Malamud also taught creative writing at Bennington College for many years, and let me tell you that's an odd little place. I went to Bennington College once, on my way passing naturally the monumental Bennington obelisk, and found at the college gates a little round man inside a little white hut with his rather pudgy hand round the controls of a little wooden gate-arm, lowered and blocking our path. We stopped the car and got out to talk to the round man, questioning him as he repeatedly denied us college access, having us wait until my friend John, the Bennington student, could personally come and escort us round the schoolyard. I called John's campus number many times to no avail, and that's how I ended up spending much of an afternoon in a roundish man's college gatehouse. Oh yes, Bennington College is reminscent of a loony bin or prison.
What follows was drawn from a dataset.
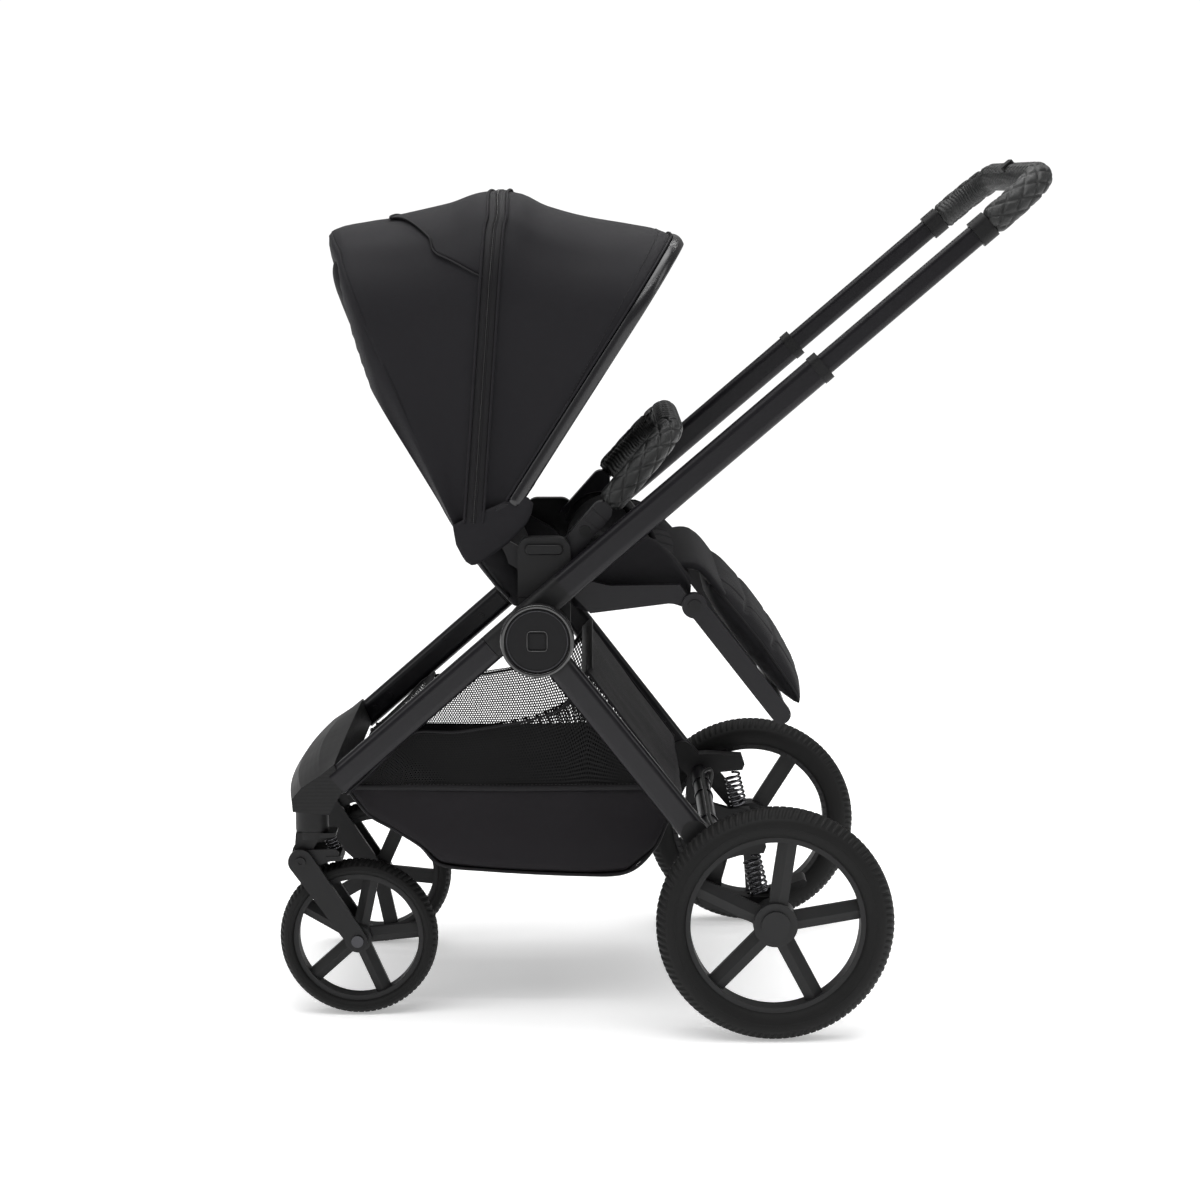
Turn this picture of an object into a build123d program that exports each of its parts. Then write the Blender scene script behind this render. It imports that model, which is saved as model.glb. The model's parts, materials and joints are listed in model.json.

The reason I mention it is that I'm reading Malamud's short stories on the toilet these days, and they're not only ideal bathroom-visit length but they're often amusingly quaint. The protagonists of the stories so far: two shoemakers, two grocers, one delicatessen owner, one unemployed actor, and a group of diner waitresses. Just as Barton Fink could only write about fishmongers on the Lower East Side, so Malamud is obsesed with cobblers in Brooklyn. At least in his early works, I'm sensing a pattern.
Nutritional Equivalent:
Small bowl of old gruely stew
In a typical story an old shoemaker goes blind trying to repair enough shoes to feed his dying wife and petulant daughter while a new, upscale competitor steals aways his customers with a fancy new neon sign, forcing him to grovel fruitlessly before his deformed, misanthropic émigré assistant. Great stuff, a real pick me up, and if anything's going to snap me out of my Great Depression wine-and-roses funk, it's more Malamud.